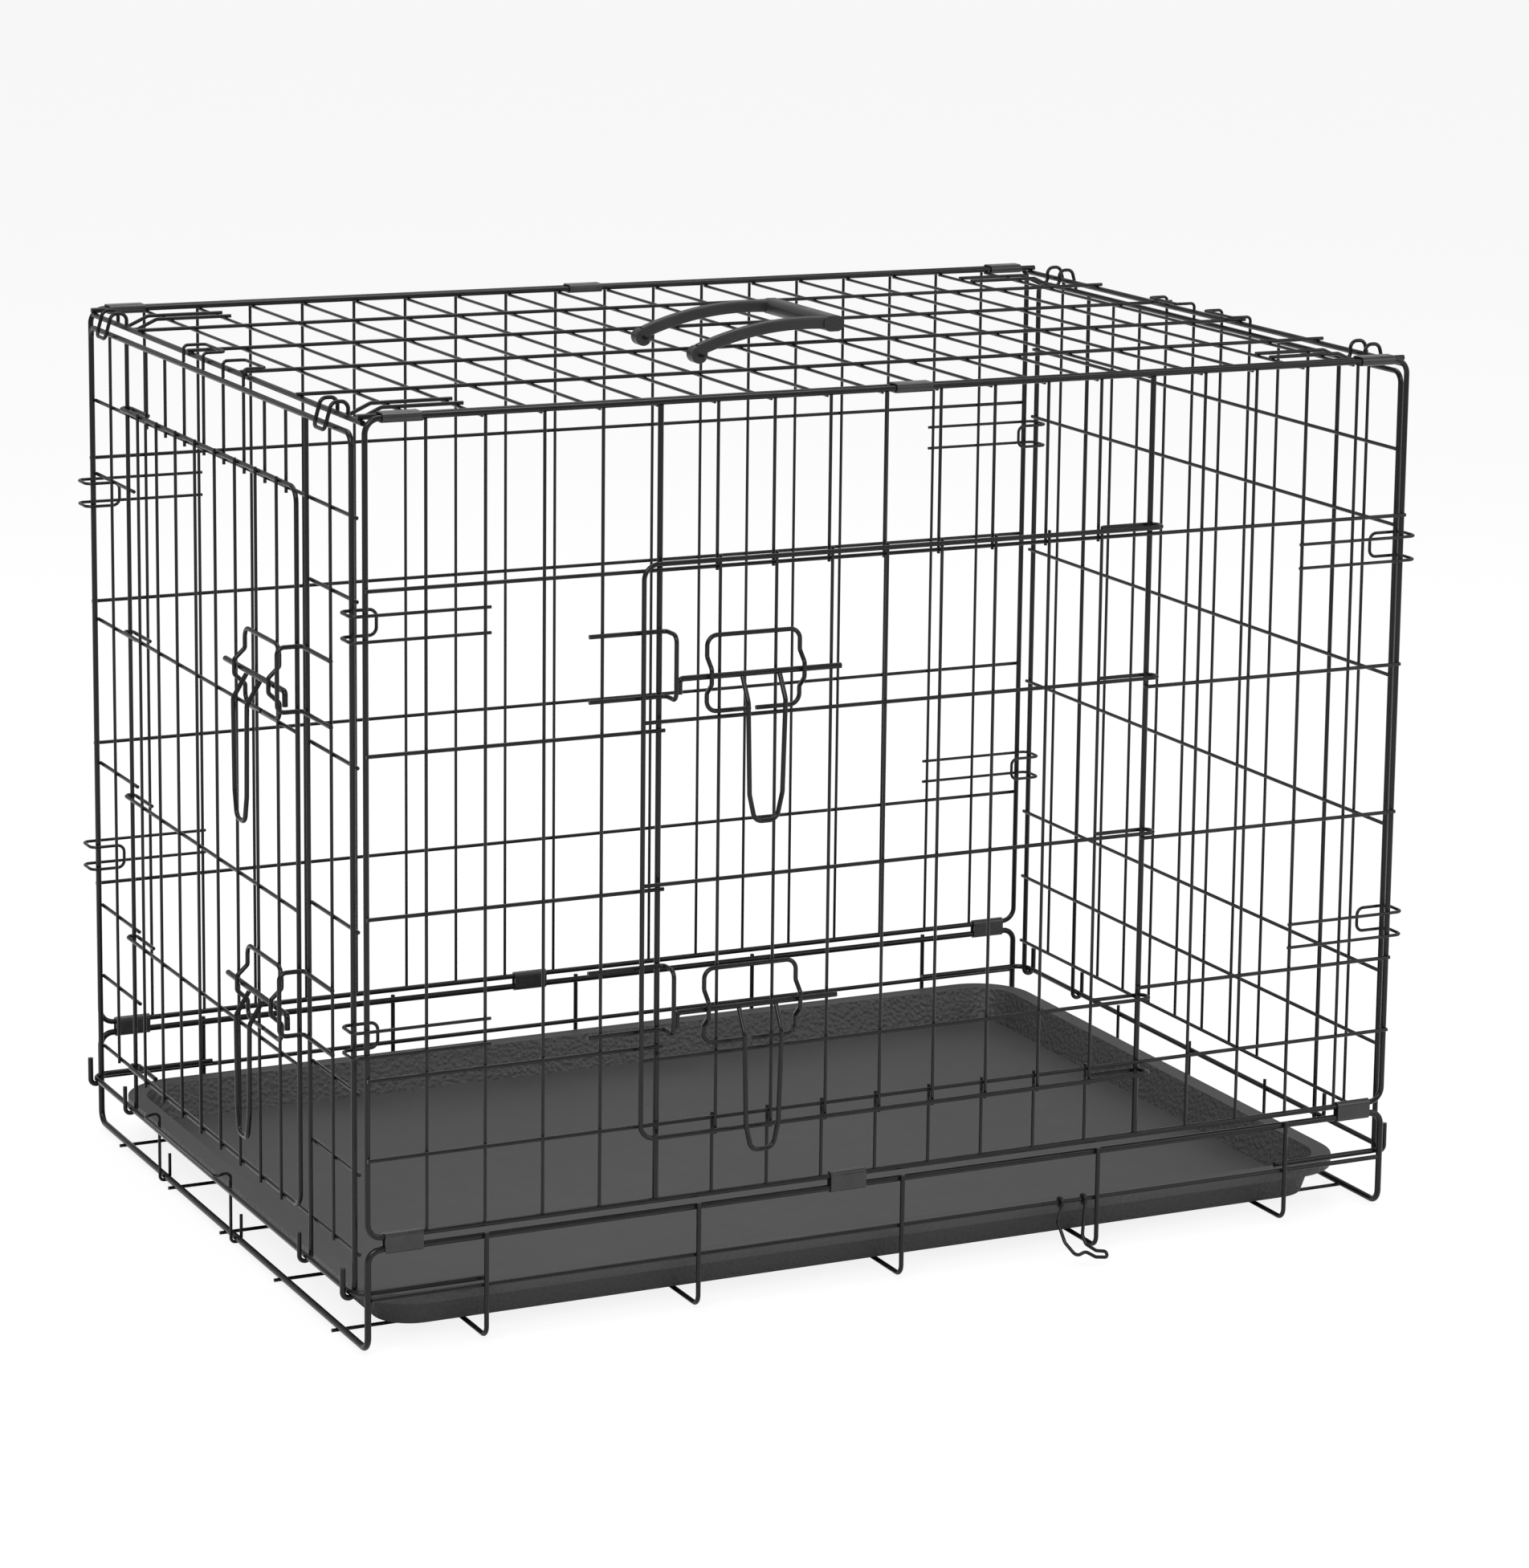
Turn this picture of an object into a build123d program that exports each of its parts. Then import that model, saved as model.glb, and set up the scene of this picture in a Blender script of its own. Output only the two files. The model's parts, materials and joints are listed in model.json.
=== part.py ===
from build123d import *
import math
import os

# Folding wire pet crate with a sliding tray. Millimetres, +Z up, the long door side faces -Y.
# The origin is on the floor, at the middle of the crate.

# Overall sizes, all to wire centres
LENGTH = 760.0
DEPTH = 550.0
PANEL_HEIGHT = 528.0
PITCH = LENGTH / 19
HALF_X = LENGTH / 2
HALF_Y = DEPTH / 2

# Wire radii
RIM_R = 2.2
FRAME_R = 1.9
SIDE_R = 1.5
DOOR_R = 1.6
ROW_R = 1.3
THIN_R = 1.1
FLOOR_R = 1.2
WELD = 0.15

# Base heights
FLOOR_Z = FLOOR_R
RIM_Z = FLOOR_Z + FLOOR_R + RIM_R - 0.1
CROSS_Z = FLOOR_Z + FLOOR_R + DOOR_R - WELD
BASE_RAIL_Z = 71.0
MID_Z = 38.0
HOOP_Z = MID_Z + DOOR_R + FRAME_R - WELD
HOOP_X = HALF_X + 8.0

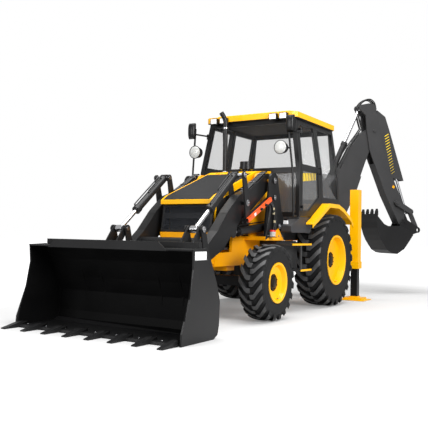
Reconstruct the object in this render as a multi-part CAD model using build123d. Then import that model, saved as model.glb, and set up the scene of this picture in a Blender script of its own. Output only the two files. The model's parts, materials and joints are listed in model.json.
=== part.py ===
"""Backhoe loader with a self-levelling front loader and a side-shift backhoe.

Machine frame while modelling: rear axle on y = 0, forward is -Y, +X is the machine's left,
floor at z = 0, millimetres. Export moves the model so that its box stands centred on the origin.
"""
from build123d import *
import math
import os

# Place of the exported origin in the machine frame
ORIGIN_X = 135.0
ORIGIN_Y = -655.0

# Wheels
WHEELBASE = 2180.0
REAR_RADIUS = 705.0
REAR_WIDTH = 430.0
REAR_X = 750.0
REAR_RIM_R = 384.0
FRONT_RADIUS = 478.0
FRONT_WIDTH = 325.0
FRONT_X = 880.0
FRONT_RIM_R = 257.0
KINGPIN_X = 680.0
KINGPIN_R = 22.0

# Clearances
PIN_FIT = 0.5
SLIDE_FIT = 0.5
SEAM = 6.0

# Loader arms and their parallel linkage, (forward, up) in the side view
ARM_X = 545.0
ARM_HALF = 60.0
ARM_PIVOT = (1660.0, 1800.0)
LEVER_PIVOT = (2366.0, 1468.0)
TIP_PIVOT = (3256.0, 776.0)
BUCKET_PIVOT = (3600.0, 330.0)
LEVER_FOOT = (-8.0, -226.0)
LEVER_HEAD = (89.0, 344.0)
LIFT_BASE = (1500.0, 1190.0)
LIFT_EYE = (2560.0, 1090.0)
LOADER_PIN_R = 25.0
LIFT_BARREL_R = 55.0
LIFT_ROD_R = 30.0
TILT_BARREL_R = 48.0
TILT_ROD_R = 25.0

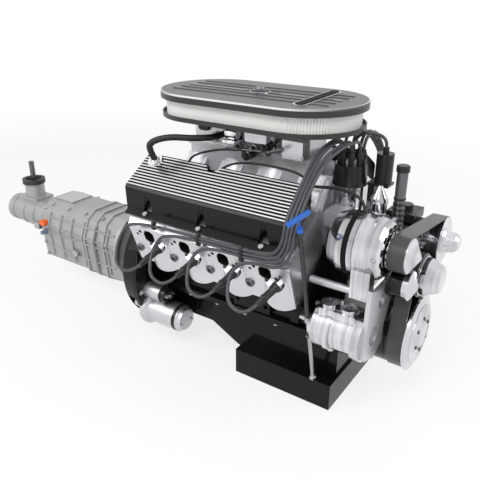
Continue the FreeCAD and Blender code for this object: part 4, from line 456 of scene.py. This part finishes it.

◆ Exercise goal
Make an exact copy of the listing, including every line.

◆ Right answer
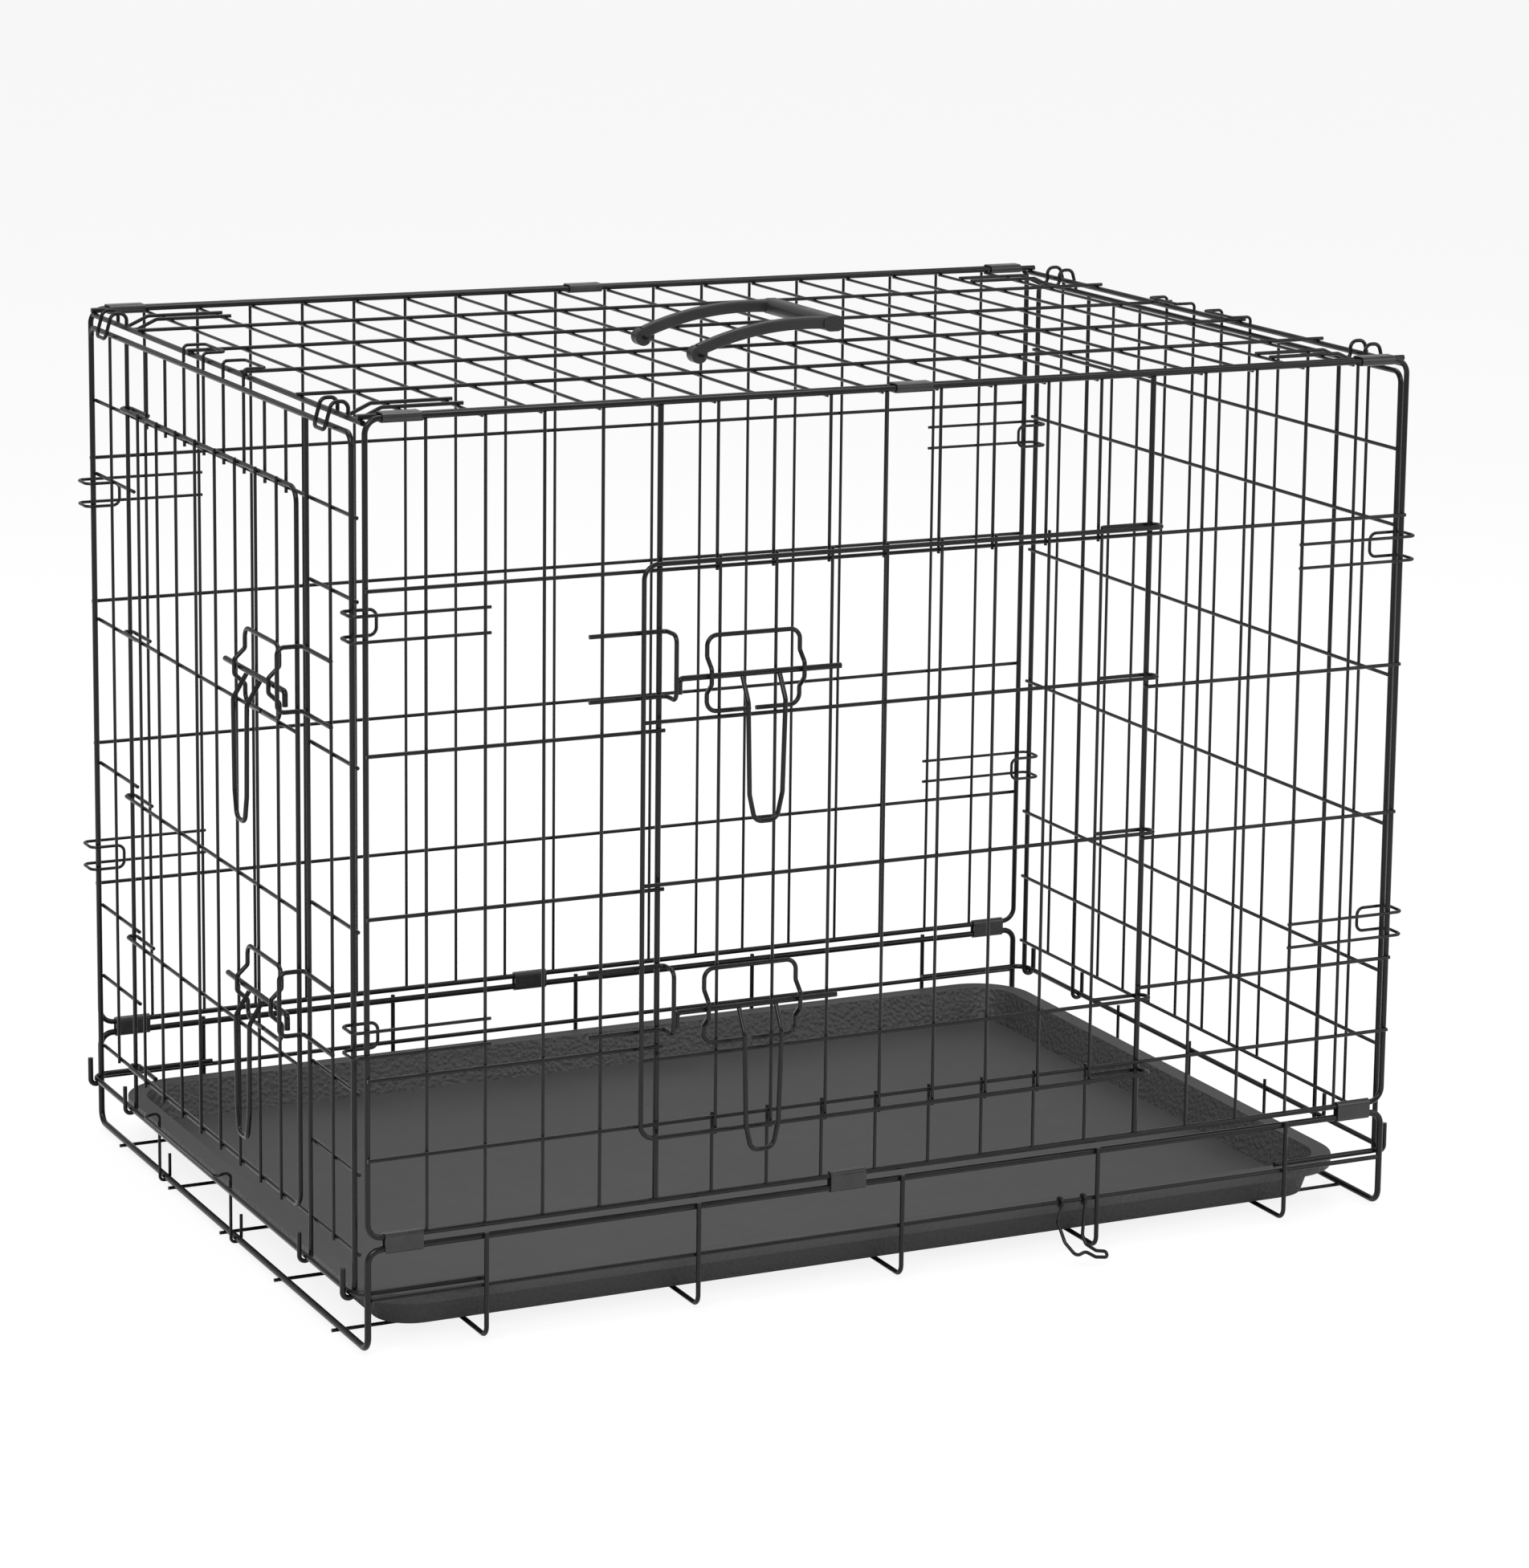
Turn this picture of an object into a build123d program that exports each of its parts. Then import that model, saved as model.glb, and set up the scene of this picture in a Blender script of its own. Output only the two files. The model's parts, materials and joints are listed in model.json.
=== part.py ===
from build123d import *
import math
import os

# Folding wire pet crate with a sliding tray. Millimetres, +Z up, the long door side faces -Y.
# The origin is on the floor, at the middle of the crate.

# Overall sizes, all to wire centres
LENGTH = 760.0
DEPTH = 550.0
PANEL_HEIGHT = 528.0
PITCH = LENGTH / 19
HALF_X = LENGTH / 2
HALF_Y = DEPTH / 2

# Wire radii
RIM_R = 2.2
FRAME_R = 1.9
SIDE_R = 1.5
DOOR_R = 1.6
ROW_R = 1.3
THIN_R = 1.1
FLOOR_R = 1.2
WELD = 0.15

# Base heights
FLOOR_Z = FLOOR_R
RIM_Z = FLOOR_Z + FLOOR_R + RIM_R - 0.1
CROSS_Z = FLOOR_Z + FLOOR_R + DOOR_R - WELD
BASE_RAIL_Z = 71.0
MID_Z = 38.0
HOOP_Z = MID_Z + DOOR_R + FRAME_R - WELD
HOOP_X = HALF_X + 8.0

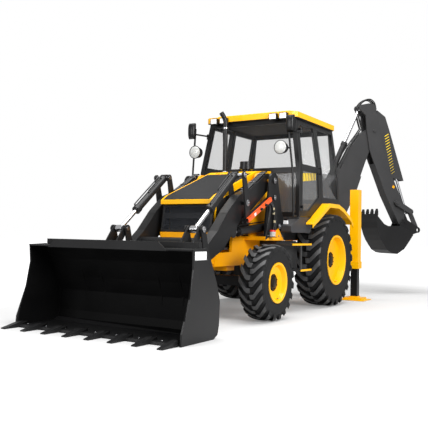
Reconstruct the object in this render as a multi-part CAD model using build123d. Then import that model, saved as model.glb, and set up the scene of this picture in a Blender script of its own. Output only the two files. The model's parts, materials and joints are listed in model.json.
=== part.py ===
"""Backhoe loader with a self-levelling front loader and a side-shift backhoe.

Machine frame while modelling: rear axle on y = 0, forward is -Y, +X is the machine's left,
floor at z = 0, millimetres. Export moves the model so that its box stands centred on the origin.
"""
from build123d import *
import math
import os

# Place of the exported origin in the machine frame
ORIGIN_X = 135.0
ORIGIN_Y = -655.0

# Wheels
WHEELBASE = 2180.0
REAR_RADIUS = 705.0
REAR_WIDTH = 430.0
REAR_X = 750.0
REAR_RIM_R = 384.0
FRONT_RADIUS = 478.0
FRONT_WIDTH = 325.0
FRONT_X = 880.0
FRONT_RIM_R = 257.0
KINGPIN_X = 680.0
KINGPIN_R = 22.0

# Clearances
PIN_FIT = 0.5
SLIDE_FIT = 0.5
SEAM = 6.0

# Loader arms and their parallel linkage, (forward, up) in the side view
ARM_X = 545.0
ARM_HALF = 60.0
ARM_PIVOT = (1660.0, 1800.0)
LEVER_PIVOT = (2366.0, 1468.0)
TIP_PIVOT = (3256.0, 776.0)
BUCKET_PIVOT = (3600.0, 330.0)
LEVER_FOOT = (-8.0, -226.0)
LEVER_HEAD = (89.0, 344.0)
LIFT_BASE = (1500.0, 1190.0)
LIFT_EYE = (2560.0, 1090.0)
LOADER_PIN_R = 25.0
LIFT_BARREL_R = 55.0
LIFT_ROD_R = 30.0
TILT_BARREL_R = 48.0
TILT_ROD_R = 25.0

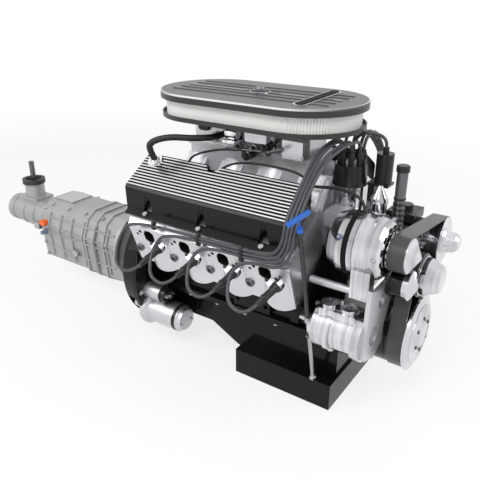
Continue the FreeCAD and Blender code for this object: part 4, from line 456 of scene.py. This part finishes it.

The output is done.